S N A P V E R D I C T
From HuffPost UK’s Paul Waugh
From the moment she arrived on stage to ‘Dancing Queen’, it was clear that Theresa May was determined to embrace her inner robot. Far from concealing her infamous awkwardness, she highlighted it. The ‘let Theresa be Theresa’ strategy ran through the entire speech and the overarching message appeared to be this: “I may lack charisma or flair, but at least I’m a grafter”.
Even though she deigned never to name him, it was the grifter Boris Johnson who was so obviously in her sights. Recalling last year’s disastrous speech, she pointedly said that she’d always remember the way her party “supported me all the way”. That was a reminder that it was Amber Rudd who had to prompt the dishevelled Johnson to his feet. When she said “leadership is doing what you believe to be right” and having the “courage” to see it through, the contrast with the former foreign secretary was also stark: he only quit the Cabinet after others led the way.
The most damaging barb was about Johnson’s ‘f*ck business’ jibe. Inevitably, she slightly fluffed the line’s delivery, but her ‘four letter word’ riposte that real Tories want to ‘back business’ still hit the bullseye. She was cough-free this year, yet it was obvious that what still sticks in her throat is Boris’s Brexiteer grandstanding in opposition to her Chequers compromise plan.
The big announcements – on cancer funding, scrapping the cap on council borrowing for housebuilding and ending austerity – will prompt critics to wonder why it took so long to confirm them. Yet it was her broader political pitch that she obviously wanted to get across, not least the attempt to root her party in the centre ground while repeatedly attacking ‘the Jeremy Corbyn party’, as opposed to ‘the Labour Party’.
The references to their proud history may wound some backbench Labour MPs and voters. Still, many ‘centrists’ would be more impressed if May came out firmly against a ‘hard Brexit’. And business still thinks her immigration plans will inflict more harm than any throwaway remarks by the former foreign secretary.
What was most notable today was May finally admitting that the personal is the political. Pointing to the diversity of the Cabinet was smart; Javid the son of an immigrant bus driver, McVey having been in care, Davidson pregnant and gay. The only jarring bit was the namecheck of London mayor candidate Shaun Bailey as a descendant of the ‘Windrush generation’ – the generation that she had targeted with her hostile environment policy. The passage where she revealed her goddaughter (whom she has never mentioned publicly before) had contracted cancer and died last year was genuinely moving.

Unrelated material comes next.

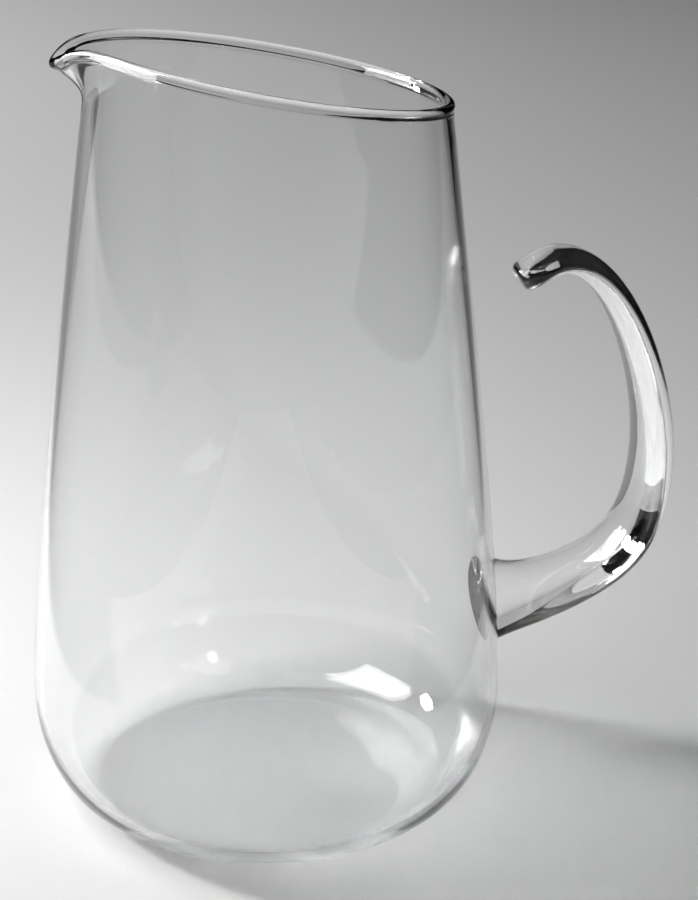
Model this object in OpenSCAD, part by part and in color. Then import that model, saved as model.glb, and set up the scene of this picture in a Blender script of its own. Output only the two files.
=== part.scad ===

Probably her best conference speech since becoming PM, it was all the more effective because if sounded like she had finally found her own voice. The misplaced bravado of 2016 was gone, as was the fiasco of 2017. In its place was an honesty about millions of people struggling to make ends meet (though critics will yell ‘yes, under your watch!’). She’s still facing a huge challenge from her Brexiteer backbenchers this autumn, and she may still be living on borrowed time. But today she was the one with the mojo, not Bojo.
J O K E S
“You’ll have to excuse me if I cough during this speech. I’ve been up all night supergluing the backdrop.”
“I have seen the trailers for Bodyguard and let me tell you: it wasn’t like that in my day.”
“You may have heard there is a four letter word to describe what we Conservatives want to do to you. It has a single syllable. It is of Anglo-Saxon derivation. It ends in the letter ‘K’. “Back business.”